### EXERCISE DETAILS
Below is a listing. Gather each line of it that contains "FreeCAD".

═════ DATA SECTION

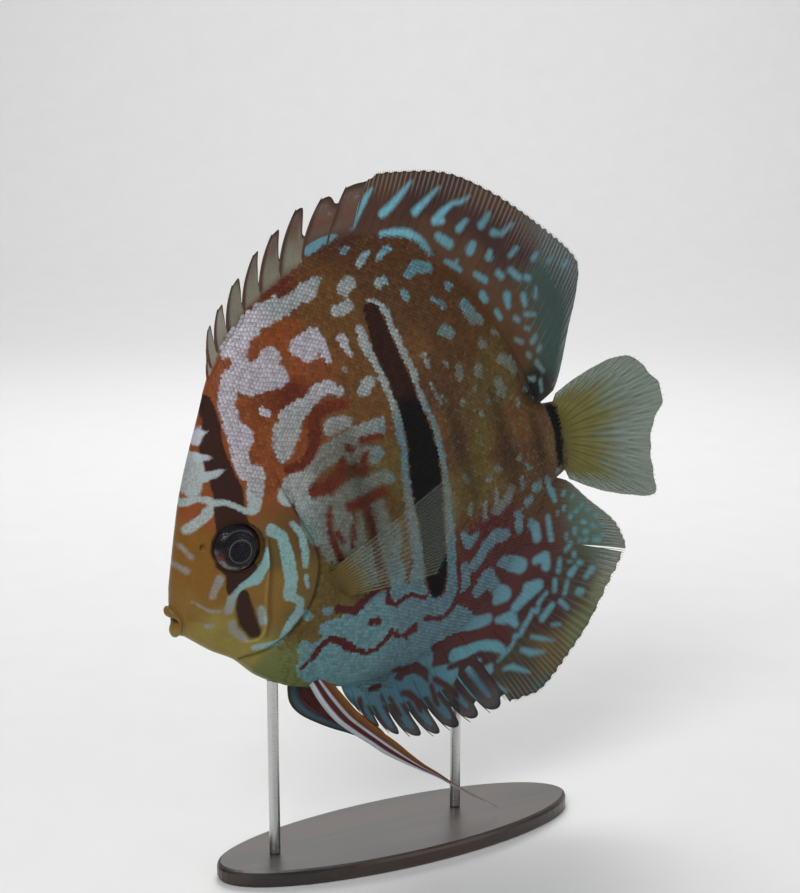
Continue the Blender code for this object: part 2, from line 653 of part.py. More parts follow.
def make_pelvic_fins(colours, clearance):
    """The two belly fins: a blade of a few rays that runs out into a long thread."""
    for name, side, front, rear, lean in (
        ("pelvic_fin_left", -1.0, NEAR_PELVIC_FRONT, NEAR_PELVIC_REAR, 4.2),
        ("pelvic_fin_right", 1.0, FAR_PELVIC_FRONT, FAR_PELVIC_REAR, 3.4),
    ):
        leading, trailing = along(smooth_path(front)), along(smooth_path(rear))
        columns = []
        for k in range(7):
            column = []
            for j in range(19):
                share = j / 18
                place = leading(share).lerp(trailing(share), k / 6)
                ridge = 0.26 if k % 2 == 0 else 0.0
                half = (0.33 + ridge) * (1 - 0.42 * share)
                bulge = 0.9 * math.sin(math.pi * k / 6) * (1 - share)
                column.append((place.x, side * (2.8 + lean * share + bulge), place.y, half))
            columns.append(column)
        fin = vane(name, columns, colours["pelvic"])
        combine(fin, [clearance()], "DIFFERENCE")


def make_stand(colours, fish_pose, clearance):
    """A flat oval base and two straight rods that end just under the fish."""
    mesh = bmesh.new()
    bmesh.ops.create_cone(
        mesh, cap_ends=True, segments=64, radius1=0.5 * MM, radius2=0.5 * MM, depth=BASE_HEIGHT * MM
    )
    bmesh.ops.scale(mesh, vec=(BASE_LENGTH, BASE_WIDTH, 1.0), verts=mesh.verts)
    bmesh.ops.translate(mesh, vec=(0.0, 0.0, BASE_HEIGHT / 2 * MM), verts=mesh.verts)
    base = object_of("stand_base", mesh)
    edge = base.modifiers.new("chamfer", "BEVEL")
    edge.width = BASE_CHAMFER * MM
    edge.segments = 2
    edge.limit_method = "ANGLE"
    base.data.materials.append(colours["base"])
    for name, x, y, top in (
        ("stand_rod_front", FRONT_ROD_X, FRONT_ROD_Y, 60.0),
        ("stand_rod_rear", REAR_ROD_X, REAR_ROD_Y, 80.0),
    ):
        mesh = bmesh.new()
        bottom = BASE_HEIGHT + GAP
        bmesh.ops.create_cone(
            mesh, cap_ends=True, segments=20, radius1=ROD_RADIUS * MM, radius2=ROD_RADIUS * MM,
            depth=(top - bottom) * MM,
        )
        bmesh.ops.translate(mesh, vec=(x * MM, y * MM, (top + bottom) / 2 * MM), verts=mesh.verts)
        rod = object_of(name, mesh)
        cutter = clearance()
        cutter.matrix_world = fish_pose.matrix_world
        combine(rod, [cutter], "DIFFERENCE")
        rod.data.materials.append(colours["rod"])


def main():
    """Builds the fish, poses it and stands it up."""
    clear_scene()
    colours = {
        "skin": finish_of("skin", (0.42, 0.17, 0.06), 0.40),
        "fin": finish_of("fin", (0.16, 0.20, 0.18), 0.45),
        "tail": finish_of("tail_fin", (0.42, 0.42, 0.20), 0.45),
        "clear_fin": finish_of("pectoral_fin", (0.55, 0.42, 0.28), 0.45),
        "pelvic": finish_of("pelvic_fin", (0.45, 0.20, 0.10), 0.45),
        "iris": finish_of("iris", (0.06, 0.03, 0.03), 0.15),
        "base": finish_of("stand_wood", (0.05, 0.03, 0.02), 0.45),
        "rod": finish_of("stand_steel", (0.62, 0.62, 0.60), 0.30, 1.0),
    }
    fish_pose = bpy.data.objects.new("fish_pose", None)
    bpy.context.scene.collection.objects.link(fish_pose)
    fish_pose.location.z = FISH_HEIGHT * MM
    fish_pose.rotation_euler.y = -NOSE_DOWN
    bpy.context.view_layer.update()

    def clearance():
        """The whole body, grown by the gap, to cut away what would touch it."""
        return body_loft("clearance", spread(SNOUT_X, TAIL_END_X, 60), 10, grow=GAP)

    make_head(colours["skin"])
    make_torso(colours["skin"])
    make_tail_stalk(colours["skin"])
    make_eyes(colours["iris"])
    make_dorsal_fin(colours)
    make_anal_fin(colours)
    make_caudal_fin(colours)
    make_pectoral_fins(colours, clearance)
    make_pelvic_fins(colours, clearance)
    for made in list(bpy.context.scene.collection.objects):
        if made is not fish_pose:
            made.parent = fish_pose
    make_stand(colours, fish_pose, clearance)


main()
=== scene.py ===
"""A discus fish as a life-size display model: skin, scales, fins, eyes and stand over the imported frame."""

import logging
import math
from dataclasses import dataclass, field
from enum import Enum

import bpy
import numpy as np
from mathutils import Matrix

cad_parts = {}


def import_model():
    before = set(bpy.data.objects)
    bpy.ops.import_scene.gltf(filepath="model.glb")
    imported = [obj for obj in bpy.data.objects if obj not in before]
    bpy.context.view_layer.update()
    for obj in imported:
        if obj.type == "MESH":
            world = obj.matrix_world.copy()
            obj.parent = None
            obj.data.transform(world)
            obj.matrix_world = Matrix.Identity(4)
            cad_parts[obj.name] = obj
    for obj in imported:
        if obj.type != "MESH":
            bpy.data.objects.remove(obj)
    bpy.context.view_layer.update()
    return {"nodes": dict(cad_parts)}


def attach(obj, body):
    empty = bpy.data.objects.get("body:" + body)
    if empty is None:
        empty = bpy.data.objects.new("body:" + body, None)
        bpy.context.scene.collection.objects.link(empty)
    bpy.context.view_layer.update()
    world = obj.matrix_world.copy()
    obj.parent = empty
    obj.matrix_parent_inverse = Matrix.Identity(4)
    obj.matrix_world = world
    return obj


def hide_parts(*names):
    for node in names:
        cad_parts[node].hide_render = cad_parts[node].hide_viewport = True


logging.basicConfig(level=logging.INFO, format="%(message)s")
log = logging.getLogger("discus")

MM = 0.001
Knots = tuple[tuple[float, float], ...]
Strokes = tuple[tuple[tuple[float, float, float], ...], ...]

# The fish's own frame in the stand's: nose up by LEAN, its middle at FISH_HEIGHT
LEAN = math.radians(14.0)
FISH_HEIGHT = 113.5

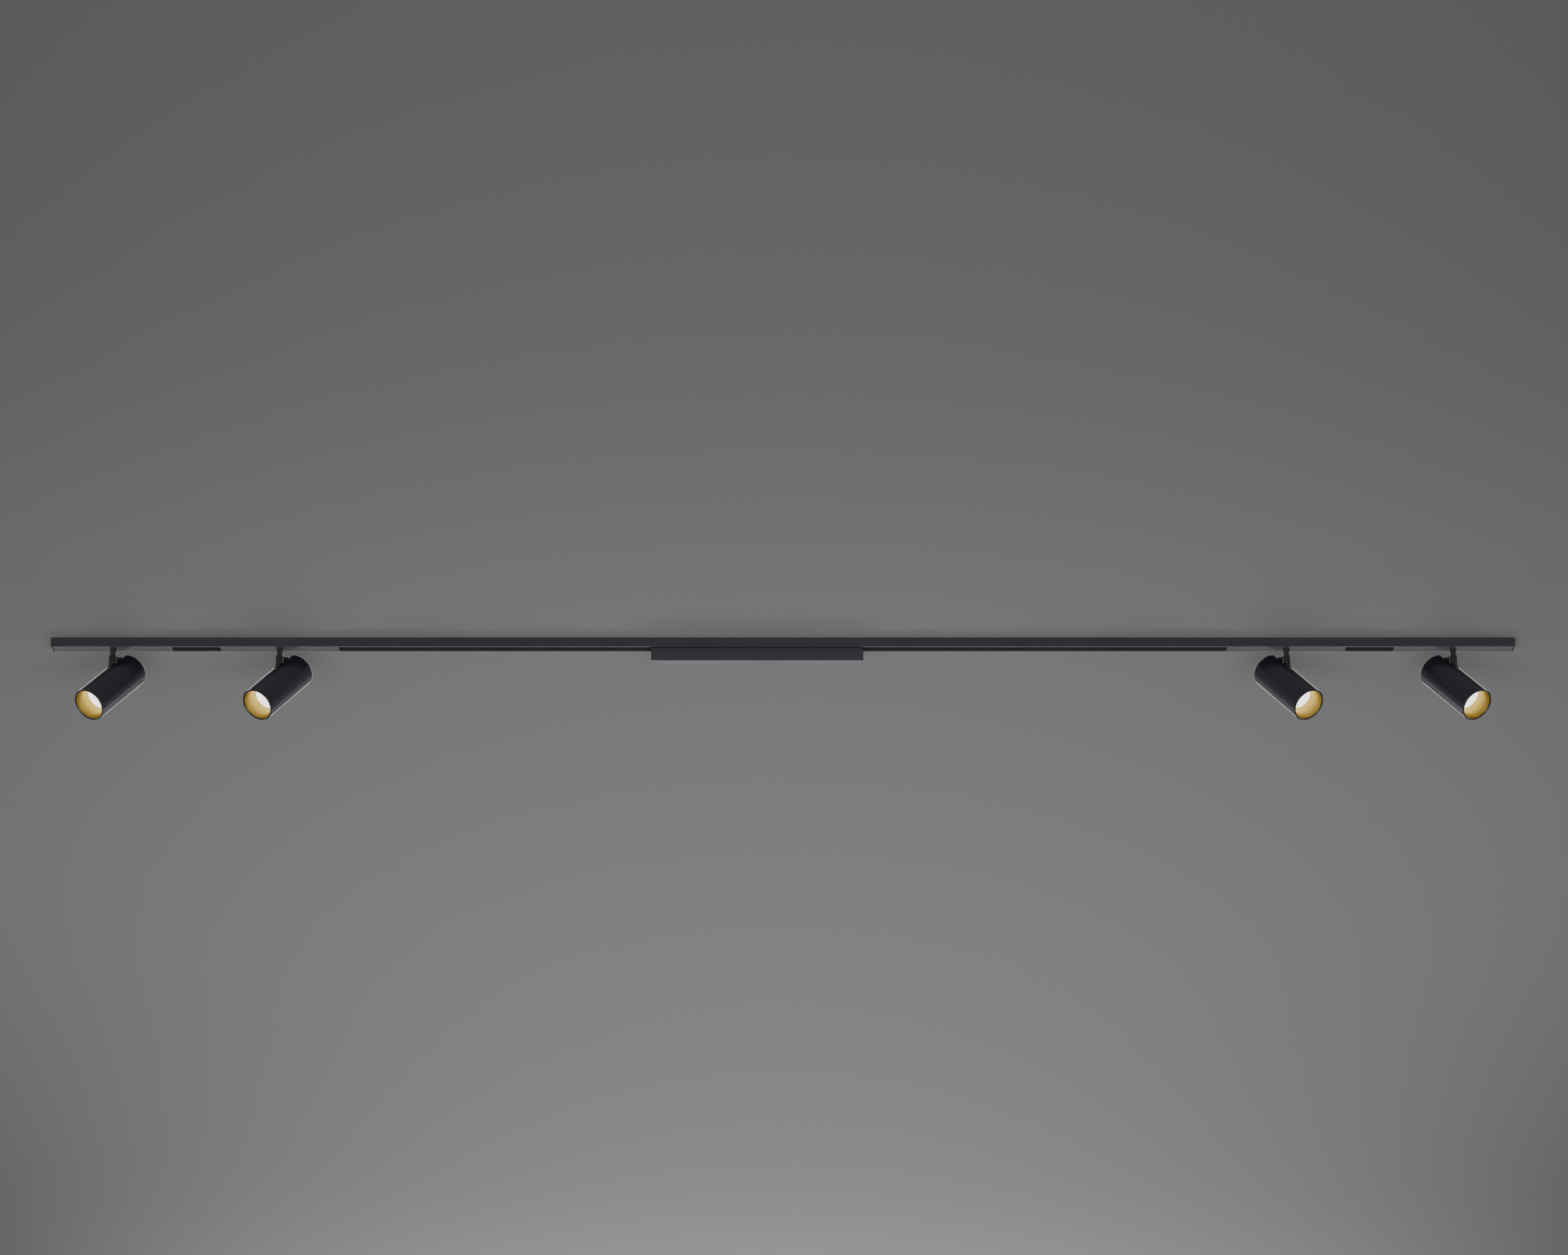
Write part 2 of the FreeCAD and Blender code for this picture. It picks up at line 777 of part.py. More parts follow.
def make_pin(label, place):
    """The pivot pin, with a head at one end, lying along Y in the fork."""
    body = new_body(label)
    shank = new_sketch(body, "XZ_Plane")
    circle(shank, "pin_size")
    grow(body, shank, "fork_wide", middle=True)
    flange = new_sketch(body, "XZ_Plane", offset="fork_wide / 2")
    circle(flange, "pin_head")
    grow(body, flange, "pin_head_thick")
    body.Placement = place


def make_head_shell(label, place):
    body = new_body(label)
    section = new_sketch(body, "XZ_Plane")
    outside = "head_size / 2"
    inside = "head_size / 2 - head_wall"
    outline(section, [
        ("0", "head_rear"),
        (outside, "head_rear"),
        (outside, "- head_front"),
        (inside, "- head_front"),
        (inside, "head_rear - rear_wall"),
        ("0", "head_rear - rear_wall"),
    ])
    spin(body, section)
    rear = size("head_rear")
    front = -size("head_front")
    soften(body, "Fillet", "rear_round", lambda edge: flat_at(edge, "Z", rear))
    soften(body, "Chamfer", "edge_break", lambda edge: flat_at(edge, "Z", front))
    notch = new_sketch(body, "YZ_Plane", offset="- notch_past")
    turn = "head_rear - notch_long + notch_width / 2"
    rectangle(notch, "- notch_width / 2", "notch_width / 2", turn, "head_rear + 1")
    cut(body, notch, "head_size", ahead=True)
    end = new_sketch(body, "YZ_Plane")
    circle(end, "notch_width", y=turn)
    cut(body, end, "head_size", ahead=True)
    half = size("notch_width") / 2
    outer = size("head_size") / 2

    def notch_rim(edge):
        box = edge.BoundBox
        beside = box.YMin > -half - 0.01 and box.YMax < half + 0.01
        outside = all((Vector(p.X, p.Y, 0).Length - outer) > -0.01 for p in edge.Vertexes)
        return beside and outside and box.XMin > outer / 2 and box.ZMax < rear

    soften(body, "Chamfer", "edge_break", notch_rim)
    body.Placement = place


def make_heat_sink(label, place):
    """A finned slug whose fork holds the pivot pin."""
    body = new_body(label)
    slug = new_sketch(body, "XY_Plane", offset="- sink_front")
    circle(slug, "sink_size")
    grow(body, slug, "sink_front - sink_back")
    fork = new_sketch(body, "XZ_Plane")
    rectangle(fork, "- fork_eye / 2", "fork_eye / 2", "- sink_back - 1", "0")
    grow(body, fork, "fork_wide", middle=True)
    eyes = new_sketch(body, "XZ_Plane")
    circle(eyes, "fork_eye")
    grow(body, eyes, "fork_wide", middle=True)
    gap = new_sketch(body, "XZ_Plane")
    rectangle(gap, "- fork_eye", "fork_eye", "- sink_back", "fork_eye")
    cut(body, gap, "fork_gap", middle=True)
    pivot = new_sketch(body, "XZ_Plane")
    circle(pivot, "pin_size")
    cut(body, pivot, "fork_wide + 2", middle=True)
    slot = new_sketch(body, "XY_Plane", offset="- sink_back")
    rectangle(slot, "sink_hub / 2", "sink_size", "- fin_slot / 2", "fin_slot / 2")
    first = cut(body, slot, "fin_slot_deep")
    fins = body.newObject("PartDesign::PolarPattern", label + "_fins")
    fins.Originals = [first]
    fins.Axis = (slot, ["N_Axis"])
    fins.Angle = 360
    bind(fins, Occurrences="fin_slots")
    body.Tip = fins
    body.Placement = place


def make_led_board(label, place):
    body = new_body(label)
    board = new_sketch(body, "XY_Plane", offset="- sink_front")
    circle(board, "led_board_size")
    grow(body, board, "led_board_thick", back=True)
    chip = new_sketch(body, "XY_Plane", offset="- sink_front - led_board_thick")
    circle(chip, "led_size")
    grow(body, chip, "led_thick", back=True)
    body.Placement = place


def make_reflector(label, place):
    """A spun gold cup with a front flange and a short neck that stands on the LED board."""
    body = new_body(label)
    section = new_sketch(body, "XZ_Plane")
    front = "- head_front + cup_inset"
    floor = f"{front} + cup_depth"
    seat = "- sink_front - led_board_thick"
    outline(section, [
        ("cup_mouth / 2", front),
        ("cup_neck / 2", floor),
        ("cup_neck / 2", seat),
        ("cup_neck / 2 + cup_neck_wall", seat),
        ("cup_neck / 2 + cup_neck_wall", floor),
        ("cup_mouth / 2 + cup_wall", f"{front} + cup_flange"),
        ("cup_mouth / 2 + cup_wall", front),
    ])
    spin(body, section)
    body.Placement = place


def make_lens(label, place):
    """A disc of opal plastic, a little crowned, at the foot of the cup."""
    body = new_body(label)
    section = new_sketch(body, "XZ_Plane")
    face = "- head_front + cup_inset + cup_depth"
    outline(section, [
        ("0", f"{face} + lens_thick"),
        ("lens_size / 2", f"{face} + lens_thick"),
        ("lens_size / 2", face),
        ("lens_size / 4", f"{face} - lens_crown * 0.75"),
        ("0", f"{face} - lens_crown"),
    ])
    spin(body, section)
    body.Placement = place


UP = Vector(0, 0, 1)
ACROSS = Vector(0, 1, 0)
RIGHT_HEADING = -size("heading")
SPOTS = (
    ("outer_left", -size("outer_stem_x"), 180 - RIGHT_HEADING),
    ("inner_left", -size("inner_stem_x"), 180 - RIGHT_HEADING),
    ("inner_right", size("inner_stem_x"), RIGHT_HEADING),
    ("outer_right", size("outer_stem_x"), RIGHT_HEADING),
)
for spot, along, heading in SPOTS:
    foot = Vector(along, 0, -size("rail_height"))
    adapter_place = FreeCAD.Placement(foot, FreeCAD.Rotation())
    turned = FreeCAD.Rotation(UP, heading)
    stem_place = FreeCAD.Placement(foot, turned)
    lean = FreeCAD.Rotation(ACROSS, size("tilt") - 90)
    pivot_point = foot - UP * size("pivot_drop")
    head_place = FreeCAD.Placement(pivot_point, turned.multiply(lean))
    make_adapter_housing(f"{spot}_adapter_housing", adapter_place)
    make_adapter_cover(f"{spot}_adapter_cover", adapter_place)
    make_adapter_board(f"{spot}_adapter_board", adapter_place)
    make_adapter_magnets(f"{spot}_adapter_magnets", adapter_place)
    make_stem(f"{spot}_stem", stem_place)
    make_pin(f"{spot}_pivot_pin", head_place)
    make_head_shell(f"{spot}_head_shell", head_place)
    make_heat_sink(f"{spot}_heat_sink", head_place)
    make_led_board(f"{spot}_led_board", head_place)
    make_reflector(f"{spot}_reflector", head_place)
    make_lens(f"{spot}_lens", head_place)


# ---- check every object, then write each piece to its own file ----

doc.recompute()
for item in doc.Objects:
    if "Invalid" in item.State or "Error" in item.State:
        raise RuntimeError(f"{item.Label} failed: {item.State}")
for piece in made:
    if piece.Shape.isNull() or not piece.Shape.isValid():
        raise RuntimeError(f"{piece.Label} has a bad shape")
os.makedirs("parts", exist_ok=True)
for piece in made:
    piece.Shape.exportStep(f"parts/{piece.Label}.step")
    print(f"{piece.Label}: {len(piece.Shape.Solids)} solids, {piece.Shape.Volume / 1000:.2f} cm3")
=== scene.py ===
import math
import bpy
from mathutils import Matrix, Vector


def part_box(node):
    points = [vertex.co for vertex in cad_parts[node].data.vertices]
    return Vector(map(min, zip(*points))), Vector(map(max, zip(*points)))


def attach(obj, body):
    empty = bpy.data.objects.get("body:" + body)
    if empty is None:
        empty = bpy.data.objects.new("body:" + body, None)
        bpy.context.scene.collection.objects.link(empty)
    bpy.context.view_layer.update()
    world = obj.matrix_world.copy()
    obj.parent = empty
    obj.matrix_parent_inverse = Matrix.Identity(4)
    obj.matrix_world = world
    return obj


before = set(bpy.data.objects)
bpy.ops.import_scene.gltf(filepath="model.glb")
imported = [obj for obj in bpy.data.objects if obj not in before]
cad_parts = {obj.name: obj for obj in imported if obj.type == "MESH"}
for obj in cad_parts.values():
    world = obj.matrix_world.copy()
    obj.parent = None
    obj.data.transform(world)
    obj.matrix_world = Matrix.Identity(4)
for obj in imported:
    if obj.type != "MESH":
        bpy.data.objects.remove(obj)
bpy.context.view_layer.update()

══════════

### THE RESULT
Write part 2 of the FreeCAD and Blender code for this picture. It picks up at line 777 of part.py. More parts follow.
    adapter_place = FreeCAD.Placement(foot, FreeCAD.Rotation())
    turned = FreeCAD.Rotation(UP, heading)
    stem_place = FreeCAD.Placement(foot, turned)
    lean = FreeCAD.Rotation(ACROSS, size("tilt") - 90)
    head_place = FreeCAD.Placement(pivot_point, turned.multiply(lean))